§ Problem statement: Go through the listing and copy each line with the string "objects".

========================

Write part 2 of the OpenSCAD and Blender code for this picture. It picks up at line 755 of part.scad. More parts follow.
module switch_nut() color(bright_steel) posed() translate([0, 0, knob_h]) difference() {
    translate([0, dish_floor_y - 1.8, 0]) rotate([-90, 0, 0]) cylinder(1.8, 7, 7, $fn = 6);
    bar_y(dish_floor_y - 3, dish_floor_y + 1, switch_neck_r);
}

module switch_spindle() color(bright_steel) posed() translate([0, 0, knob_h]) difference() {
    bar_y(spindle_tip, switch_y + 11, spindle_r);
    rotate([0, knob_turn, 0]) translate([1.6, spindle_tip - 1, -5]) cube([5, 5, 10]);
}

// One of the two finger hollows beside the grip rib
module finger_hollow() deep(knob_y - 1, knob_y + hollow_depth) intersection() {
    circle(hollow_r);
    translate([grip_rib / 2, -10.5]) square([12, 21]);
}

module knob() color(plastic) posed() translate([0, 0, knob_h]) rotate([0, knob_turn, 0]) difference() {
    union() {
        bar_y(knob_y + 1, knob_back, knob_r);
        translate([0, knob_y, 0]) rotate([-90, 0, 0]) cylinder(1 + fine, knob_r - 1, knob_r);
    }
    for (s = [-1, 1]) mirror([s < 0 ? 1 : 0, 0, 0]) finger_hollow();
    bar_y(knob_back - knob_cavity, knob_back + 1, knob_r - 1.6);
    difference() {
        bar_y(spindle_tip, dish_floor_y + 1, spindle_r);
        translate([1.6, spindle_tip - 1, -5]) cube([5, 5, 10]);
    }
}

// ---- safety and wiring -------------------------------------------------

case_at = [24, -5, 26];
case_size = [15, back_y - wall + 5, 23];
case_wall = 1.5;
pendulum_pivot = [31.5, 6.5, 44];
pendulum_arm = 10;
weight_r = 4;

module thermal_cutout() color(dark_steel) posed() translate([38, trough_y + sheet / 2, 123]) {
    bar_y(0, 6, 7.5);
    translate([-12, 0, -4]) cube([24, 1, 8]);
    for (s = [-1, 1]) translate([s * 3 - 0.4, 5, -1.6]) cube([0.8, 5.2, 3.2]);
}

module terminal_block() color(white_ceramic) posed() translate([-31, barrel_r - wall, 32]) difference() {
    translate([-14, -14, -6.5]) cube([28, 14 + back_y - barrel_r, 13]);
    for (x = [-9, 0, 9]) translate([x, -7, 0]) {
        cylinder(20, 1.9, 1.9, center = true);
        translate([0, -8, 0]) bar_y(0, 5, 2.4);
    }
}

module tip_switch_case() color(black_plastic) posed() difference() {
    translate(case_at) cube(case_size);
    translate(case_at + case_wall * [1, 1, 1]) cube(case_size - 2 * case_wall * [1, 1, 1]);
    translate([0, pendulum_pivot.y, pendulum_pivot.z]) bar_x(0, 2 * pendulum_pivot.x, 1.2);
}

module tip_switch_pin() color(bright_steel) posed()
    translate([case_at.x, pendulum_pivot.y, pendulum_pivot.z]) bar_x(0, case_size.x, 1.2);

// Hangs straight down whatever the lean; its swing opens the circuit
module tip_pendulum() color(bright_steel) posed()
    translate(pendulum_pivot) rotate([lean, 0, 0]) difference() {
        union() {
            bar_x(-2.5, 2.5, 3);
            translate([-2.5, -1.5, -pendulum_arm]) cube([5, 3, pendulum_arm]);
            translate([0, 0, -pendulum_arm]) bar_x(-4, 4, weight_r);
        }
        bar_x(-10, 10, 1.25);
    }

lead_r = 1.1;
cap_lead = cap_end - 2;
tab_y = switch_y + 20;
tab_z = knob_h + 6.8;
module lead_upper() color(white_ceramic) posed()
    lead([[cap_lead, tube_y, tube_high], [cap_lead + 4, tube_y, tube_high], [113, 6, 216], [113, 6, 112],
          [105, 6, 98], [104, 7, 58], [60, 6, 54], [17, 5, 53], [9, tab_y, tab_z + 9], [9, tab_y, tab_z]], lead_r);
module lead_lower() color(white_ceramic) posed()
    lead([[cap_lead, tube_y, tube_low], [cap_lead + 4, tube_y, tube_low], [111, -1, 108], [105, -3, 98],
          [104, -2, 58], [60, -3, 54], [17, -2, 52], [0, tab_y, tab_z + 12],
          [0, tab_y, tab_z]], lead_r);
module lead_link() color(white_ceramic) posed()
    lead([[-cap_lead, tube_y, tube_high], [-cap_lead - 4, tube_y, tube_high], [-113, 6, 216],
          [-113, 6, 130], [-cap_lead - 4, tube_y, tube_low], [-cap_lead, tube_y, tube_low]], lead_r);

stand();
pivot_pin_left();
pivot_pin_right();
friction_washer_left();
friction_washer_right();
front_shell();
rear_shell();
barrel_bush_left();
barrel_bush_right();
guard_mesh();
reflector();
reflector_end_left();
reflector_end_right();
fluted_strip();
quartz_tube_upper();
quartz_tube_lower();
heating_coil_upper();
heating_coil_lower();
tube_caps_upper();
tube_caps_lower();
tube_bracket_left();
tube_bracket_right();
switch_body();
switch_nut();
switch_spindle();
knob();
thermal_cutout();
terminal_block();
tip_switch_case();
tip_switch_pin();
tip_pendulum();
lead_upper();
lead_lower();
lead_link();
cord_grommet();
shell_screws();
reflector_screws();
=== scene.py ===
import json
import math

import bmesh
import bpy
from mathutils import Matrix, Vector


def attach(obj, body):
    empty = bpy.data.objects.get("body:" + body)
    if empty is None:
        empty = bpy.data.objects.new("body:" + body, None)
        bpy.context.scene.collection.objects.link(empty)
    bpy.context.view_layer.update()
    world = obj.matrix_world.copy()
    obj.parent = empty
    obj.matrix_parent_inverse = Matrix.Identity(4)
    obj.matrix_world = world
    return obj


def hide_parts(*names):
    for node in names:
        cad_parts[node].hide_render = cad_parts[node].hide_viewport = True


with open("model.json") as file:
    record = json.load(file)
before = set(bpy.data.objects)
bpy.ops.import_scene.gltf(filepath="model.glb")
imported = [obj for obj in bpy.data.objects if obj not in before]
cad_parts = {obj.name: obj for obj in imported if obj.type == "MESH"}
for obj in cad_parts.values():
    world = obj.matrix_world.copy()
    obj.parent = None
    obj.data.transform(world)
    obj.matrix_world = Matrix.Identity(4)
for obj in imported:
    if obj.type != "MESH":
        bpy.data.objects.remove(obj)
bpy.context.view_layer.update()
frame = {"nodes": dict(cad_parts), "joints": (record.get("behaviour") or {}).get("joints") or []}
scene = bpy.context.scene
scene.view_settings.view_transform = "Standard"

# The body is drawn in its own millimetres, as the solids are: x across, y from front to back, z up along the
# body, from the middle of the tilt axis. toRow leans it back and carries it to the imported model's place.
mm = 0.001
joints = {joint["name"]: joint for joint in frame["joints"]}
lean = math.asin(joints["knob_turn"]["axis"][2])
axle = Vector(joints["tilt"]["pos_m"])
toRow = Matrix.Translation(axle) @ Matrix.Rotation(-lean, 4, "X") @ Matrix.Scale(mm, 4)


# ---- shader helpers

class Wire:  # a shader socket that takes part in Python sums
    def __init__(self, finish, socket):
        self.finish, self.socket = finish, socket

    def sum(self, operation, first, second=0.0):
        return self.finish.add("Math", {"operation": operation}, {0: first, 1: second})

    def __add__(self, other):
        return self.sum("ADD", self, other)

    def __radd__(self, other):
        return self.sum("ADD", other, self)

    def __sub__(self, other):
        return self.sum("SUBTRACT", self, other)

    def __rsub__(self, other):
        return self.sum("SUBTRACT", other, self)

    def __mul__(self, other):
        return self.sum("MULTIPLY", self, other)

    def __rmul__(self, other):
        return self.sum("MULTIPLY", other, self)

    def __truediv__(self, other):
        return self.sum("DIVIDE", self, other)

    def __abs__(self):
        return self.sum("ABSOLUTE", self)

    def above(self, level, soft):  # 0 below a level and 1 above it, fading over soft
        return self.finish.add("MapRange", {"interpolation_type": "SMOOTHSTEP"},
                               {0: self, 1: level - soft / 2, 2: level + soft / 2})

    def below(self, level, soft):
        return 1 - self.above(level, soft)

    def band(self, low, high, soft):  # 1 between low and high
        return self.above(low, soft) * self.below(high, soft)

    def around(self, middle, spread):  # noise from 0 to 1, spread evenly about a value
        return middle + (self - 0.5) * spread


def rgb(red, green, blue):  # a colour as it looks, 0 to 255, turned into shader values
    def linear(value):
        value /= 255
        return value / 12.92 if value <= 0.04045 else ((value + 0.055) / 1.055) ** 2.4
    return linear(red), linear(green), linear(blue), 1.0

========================

§ Result of this exercise:
    empty = bpy.data.objects.get("body:" + body)
        empty = bpy.data.objects.new("body:" + body, None)
        bpy.context.scene.collection.objects.link(empty)
before = set(bpy.data.objects)
imported = [obj for obj in bpy.data.objects if obj not in before]
        bpy.data.objects.remove(obj)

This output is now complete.